Additionally, the economic implications of traditional energy consumption from the perspective of Supply, Demand and Price have direct impacts on individuals that are dependent on the resource in question, fossil fuels. The easiest way to grasp the dynamics of the fossil fuel supply and demand curves is to evaluate gasoline prices over the last 50 years. When that relationship is correlated with the petroleum fuel supply curve, it becomes clear that the price of fossil fuels will continue to increase until the supply is functionally exhausted, due to both price and availability of the resource.

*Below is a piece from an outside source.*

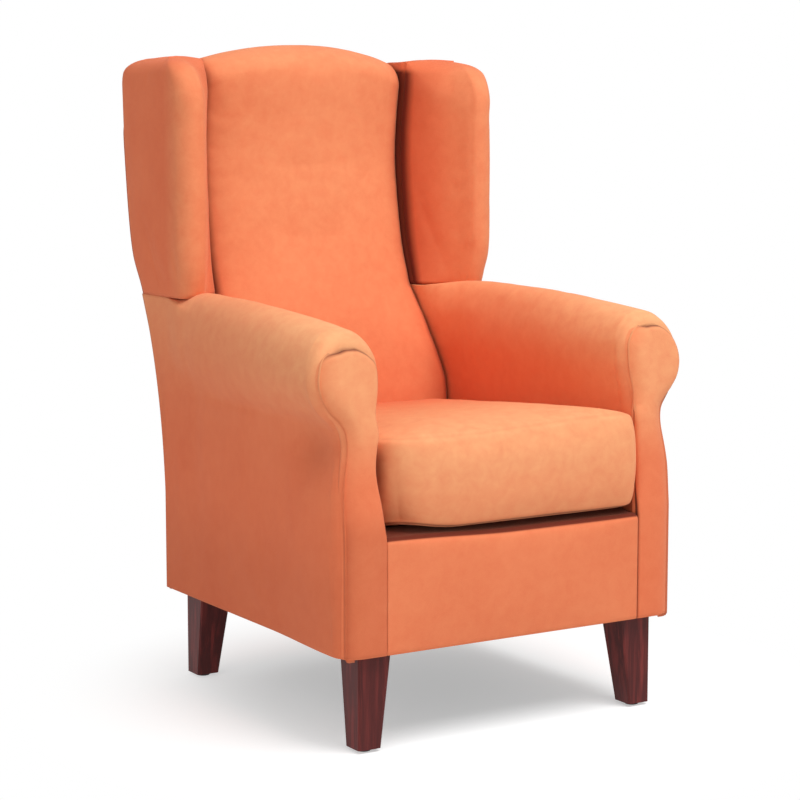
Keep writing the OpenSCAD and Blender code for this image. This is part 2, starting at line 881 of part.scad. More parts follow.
// Wings
wing_edge = 24;
wing_rear_round = 45;
nose_steps = 9;
nose_in_turn = 14;
function drop_in(r, depth) = r - sqrt(max(r * r - pow(min(max(depth, 0), r), 2), 0));
function nose_at(z) =
    nose_y + nose_sweep * pow(max(0, 1 - (z - wing_seat_h) / nose_sweep_h), 2)
    + drop_in(wing_corner, z - wing_h + wing_corner);
inner_steps = 5;
wing_bow = 5;
function wing_ring(z) =
    let (inset = drop_in(wing_edge, z - wing_h + wing_edge))
    let (r = wing_t / 2 - inset)
    let (out_x = half_w - inset)
    let (mid = [half_w - wing_t / 2, nose_at(z) + wing_t / 2])
    let (rear_drop = drop_in(wing_rear_round, z - wing_h + wing_rear_round))
    let (rear = rear_at(z) - back_cover_t - soft_gap - rear_drop - inset / 2)
    let (root = [back_half + inset / 2, min(tuck_at(z), rear - wing_edge)])
    let (start = mid + r * [-cos(nose_in_turn), sin(nose_in_turn)])
    concat(
        [[root[0], rear, z]],
        [for (i = [0:inner_steps]) let (u = i / inner_steps) [
            mix(root[0], start[0], u) - wing_bow * 4 * u * (1 - u) * (1 - inset / wing_edge),
            mix(root[1], start[1], u),
            z
        ]],
        [
            for (i = [1:nose_steps - 1])
                let (a = 180 - nose_in_turn + (180 + nose_in_turn) * i / nose_steps)
                [mid[0] + r * cos(a), mid[1] + r * sin(a), z]
        ],
        [for (i = [0:inner_steps]) [out_x, mix(mid[1], rear - wing_edge / 2, i / inner_steps), z]],
        [[out_x - wing_edge / 4, rear, z]]
    );
wing_low_shares = [0, 0.12, 0.25, 0.42, 0.6, 0.75, 0.86];
wing_top_shares = [0, 0.25, 0.5, 0.7, 0.85, 0.95];
wing_zs = concat(
    [for (s = wing_low_shares) mix(wing_seat_h + soft_gap, wing_h - wing_edge, s)],
    [for (s = wing_top_shares) mix(wing_h - wing_edge, wing_h, s)]
);

module wing_pad() {
    color("tomato") row() difference() {
        loft([for (z = wing_zs) wing_ring(z)]);
        across(back_half - cut, frame_half) behind(leg_h, back_post_top, post_set + strap_t + soft_gap);
        across(back_half - cut, rear_rail_half)
            behind(leg_h, back_top_at(1) - top_rail_pad, back_cover_t + rail_t + soft_gap);
        across(board_x, board_x + wing_board_t) wing_board_outline(0);
    }
}

module wing_pad_right() {
    wing_pad();
}

module wing_pad_left() {
    mirror([1, 0, 0]) wing_pad();
}

// Inside back: rings stand across the chair, up the rear, over the top and down the front.
back_stations = 7;
upper_steps = 7;
top_steps = 5;
top_peak = 180 * floor(top_steps / 2) / top_steps;
function back_levels(s) = concat(
    between_levels(deck_h + soft_gap, wing_seat_h),
    [for (i = [1:upper_steps]) mix(wing_seat_h, back_top_at(s) - back_round, i / upper_steps)]
);
function back_x(z, s) = s * (between_at(z) - soft_gap);
function back_ring(s) =
    let (zs = back_levels(s), z1 = back_top_at(s) - back_round, set = back_cover_t + soft_gap)
    let (y0 = rear_at(z1) - set, y1 = inside_back_at(z1, s))
    concat(
        [for (z = zs) [back_x(z, s), rear_at(z) - set, z]],
        [
            for (i = [1:top_steps - 1])
                let (a = 180 * i / top_steps)
                [back_x(z1, s), mix(y1, y0, (1 + cos(a)) / 2), z1 + back_round * sin(a) / sin(top_peak)]
        ],
        [for (z = flipped(zs)) [back_x(z, s), inside_back_at(z, s), z]]
    );

module inside_back_pad() {
    color("orangered") row() difference() {
        loft([for (i = [-back_stations:back_stations]) back_ring(sin(90 * i / back_stations))]);
        intersection() {
            across(-rear_rail_half, rear_rail_half) behind(leg_h, overall_h, post_set + strap_t + soft_gap);
            along(0, rear_y + back_rake + 2 * cut) polygon(concat(
                [[rear_rail_half, leg_h], [-rear_rail_half, leg_h]],
                arch(rear_rail_half, top_rail_pad - soft_gap)
            ));
        }
    }
}

// Outside back
module outside_back_cover() {
    z0 = frame_z - dust_cover_t;
    corner_z = wing_h - wing_rear_round;
    side_z = corner_z - wing_rear_round / 2;
    shoulder_z = back_top_at(1) - back_round;
    color("brown") row() intersection() {
        across(-half_w, half_w) raked_band(z0, overall_h, 0, back_cover_t);
        along(0, rear_y + back_rake + cut) polygon(concat(
            [[half_w, side_z], [half_w, z0], [-half_w, z0], [-half_w, side_z]],
            [[-half_w + wing_edge, min(corner_z, shoulder_z)]],
            arch(back_half, back_round),
            [[half_w - wing_edge, min(corner_z, shoulder_z)]]
        ));
    }
}

// Loose seat cushion, as shares of its half width and depth, and of its edge thickness
cushion_half = seat_half - cushion_gap;
cushion_z = deck_h + soft_gap;
cushion_top = cushion_z + cushion_t + cushion_crown;
rear_limit = min([for (z = between_levels(deck_h, cushion_top)) inside_back_at(z, 0)]);
cushion_d = rear_limit - cushion_rear_gap - front_y;
cushion_mid_y = front_y + cushion_d / 2;
cushion_under_shares = [[0.1, 0.012], [0.55, 0.012], [0.9, 0.004]];
cushion_side_shares = [
    [0.955, 0.02], [0.982, 0.09], [0.995, 0.22], [1, 0.4], [1, 0.6],
    [0.995, 0.78], [0.982, 0.9], [0.955, 0.965], [0.91, 0.99]
];
cushion_crown_shares = [0.84, 0.72, 0.56, 0.38, 0.2, 0.06];
cushion_corner = 62;
corner_turns = 4;
side_points = 4;
draw_power = 10;
function quarter(a, b, r) = concat(
    [for (i = [0:side_points - 1]) [a, (b - r) * (i + 0.5) / side_points]],
    [
        for (i = [0:corner_turns])
            let (t = 90 * i / corner_turns)
            [a - r + r * cos(t), b - r + r * sin(t)]
    ],
    [for (i = [0:side_points - 1]) [(a - r) * (side_points - i - 0.5) / side_points, b]]
);
function from_item(list, k) = [for (i = [0:len(list) - 1]) list[(i + k) % len(list)]];
function round_ring(a, b, r) =
    let (q = quarter(a, b, r))
    let (left = [for (p = flipped(q)) [-p[0], p[1]]])
    let (ring = concat(q, left, [for (p = q) -p], [for (p = left) -p]))
    from_item(ring, side_points + corner_turns / 2);
function cushion_ring(s, z, draw) =
    let (a = cushion_half, b = cushion_d / 2)
    [
        for (p = round_ring(a * s, b * s, cushion_corner * s))
            let (u = p[0] / a, v = p[1] / b)
            [
                p[0] - draw * sign(u) * pow(abs(u), draw_power) * (1 - v * v),
                p[1] - draw * sign(v) * pow(abs(v), draw_power) * (1 - u * u) + cushion_mid_y,
                z
            ]
    ];
cushion_rings = concat(
    [for (s = cushion_under_shares) cushion_ring(s[0], cushion_z + cushion_t * s[1], 0)],
    [
        for (s = cushion_side_shares)
            cushion_ring(s[0], cushion_z + cushion_t * s[1], cushion_draw * sin(180 * s[1]))
    ],
    [
        for (s = cushion_crown_shares)
            cushion_ring(s, cushion_top - cushion_crown * s * s, 0)
    ]
);
core_set = 22;
core_round = 30;
core_under = 12;
core_t = cushion_t - 2 * core_under;

module core_form(more) {
    w = 2 * (cushion_half - core_set - core_round);
    d = cushion_d - 2 * (core_set + core_round);
    r = core_round + more;
    translate([0, cushion_mid_y, cushion_z + core_under - more]) linear_extrude(height = core_t + 2 * more) {
        square([w + 2 * r, d], center = true);
        square([w, d + 2 * r], center = true);
        for (x = [-w / 2, w / 2], y = [-d / 2, d / 2]) translate([x, y]) circle(r = r, $fn = round_sides);
    }
}

module seat_cushion_core() {
    color("lightyellow") row() core_form(0);
}

module seat_cushion_cover() {
    color("sandybrown") row() difference() {
        loft(cushion_rings);
        core_form(soft_gap);
    }
}

front_rail();
rear_rail();
side_rail_left();
side_rail_right();
corner_blocks();
arm_post_left();
arm_post_right();
arm_rail_left();
arm_rail_right();
back_post_left();
back_post_right();
back_top_rail();
back_lower_rail();
wing_board_left();
wing_board_right();
seat_springs();
spring_clips();
back_webbing();
front_edge_roll();
seat_deck_pad();
front_border();
bottom_dust_cover();
arm_pad_left();
arm_pad_right();
arm_facing_left();
arm_facing_right();
outside_arm_left();
outside_arm_right();
wing_pad_left();
wing_pad_right();
inside_back_pad();
outside_back_cover();
seat_cushion_cover();
seat_cushion_core();
leg_front_left();
leg_front_right();
leg_rear_left();
leg_rear_right();
leg_mount_plates();
leg_plate_screws();
leg_hanger_bolts();
leg_glides();
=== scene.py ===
import math

import bpy
import numpy as np
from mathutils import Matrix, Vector, bvhtree, noise

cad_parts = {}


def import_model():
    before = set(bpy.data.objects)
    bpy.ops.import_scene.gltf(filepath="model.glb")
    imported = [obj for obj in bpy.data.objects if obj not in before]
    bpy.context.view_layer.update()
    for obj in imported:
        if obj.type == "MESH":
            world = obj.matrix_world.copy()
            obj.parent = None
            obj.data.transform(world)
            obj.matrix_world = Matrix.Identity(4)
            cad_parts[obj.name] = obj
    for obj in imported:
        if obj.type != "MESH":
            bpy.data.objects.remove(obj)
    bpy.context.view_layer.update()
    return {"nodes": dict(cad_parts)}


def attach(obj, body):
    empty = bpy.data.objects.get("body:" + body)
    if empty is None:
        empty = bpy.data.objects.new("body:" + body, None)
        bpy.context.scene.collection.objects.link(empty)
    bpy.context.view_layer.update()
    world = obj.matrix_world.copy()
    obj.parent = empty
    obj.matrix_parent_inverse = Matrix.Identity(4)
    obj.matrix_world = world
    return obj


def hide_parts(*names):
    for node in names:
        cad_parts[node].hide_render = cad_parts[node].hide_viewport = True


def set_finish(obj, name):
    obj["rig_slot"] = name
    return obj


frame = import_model()
print("frame loaded")


def newObject(name, data):
    made = bpy.data.objects.new(name, data)
    bpy.context.scene.collection.objects.link(made)
    return made


# camera, at the photograph's viewing angle
camera = {
    "azimuth": -31.78, "elevation": 7.37, "distance": 3.679, "lens": 99.56, "sensor": 36, "clip": (0.05, 60),
    "target": (0.0, -0.07275, 0.491), "sideStep": -0.0188,
}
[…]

Whether we are looking at energy resources from the big picture or small picture, the conclusions are the same. The cost associated with the continued use of fossil fuels will reach a terminal point both economically and environmentally. Recognition of the terminal nature of the short-term perspective is the key to adjusting our planning and implementation strategies to create a viable and sustainable future for our families, our country, and our world. Renewable energy will play an important role as part of the solution to our current energy and future energy requirements.
4. Maintaining our Energy Infrastructure
The electrical grid is a network of power plants, substations, transmission lines, and loads. As our nation has grown and the population has dispersed throughout the country over the last 80 years, the grid has grown to accommodate. There are several major problems inherent in this energy distribution structure, however, which are now becoming acutely obvious. First, during the peak energy periods of the day, the grid is susceptible to overloading and shutting down. California actively manages its power grid stress by incorporating rolling blackouts and using multiple pricing tiers to motivate the consumer toward energy conservation and the use of renewable energy for their energy needs. Without actively managing the grid when it is under heavy load, there is an increased probability of grid failure due to a power plant, substation or transmission line shut down. This sensitivity of the grid was seen in August of 2003 with the northeast U.S. grid failure.
Second, the grid operates under a structure know as “Centralized Generation.” Power is created at a “central” location, the power plant. The energy is then pushed over the transmission lines and, ultimately, to our homes and businesses. The longer the distance the electricity must travel, the more resistance and stress the grid must tolerate. In addition to this stress, in the form of heat, there are fundamental energy losses realized in the transmission process. It is estimated that the power plants must burn 400% more natural gas or coal to account for approximately 70% energy losses due to transmission line inefficiencies. In addition to the sensitivity of the grid to excessive loads, and the magnitude of inefficiencies inherent in centralized generation, is the problem of increasing demand for energy and how that need is currently being addressed. Power plants are the quick, “short-term” answer to this problem. Unfortunately, this only exacerbates the problem of a degrading infrastructure and a depleting conventional energy source, fossil fuels.
“Distributed Generation” is an energy distribution structure that incorporates multiple points of energy generation throughout the grid. As home-owners and businesses integrate renewable energy systems into their facilities, their loads are directly reduced as related to their utility demand. When this structure includes multiple “micro power” generators throughout the grid, it reduces the overall stress on the grid. It also means the traditional power plant does not need to burn as much fossil fuel as otherwise required. Renewable energy will play a vital role in the preservation of our energy distribution infrastructure that is pushing its maximum capacity.
5. Federal Tax Incentives
Under the current energy legislation there is a Solar Domestic Hot Water and Solar Electric (PV), FEDERAL TAX CREDIT. For Residential customers this is a 30% tax credit on the installed cost of a Solar DHW, and/or, a Solar Electric (PV) with a cap of $2,000 per system. Commercial applications have the 30% tax credit on the equivalent commercial sized solar systems, however there is no cap! This incentive provides the long term benefits of large solar energy systems, with the benefit of large tax liability offsets. A profitable business with high energy needs, both for potable hot water, and electricity can hedge against the growing operating costs supporting the infrastructure of the business, ie., overhead.
All tax related items need the attention of a qualified Tax Professional and/or a CPA!
A commitment to clean energy would reduce pollution, create millions of high tech jobs, diversify our energy sources, add to global energy security and save billions of dollars. A much-needed transition to solar power, wind power and other renewable energy in every region of the world holds the promise of a better future for us, our children and future generations.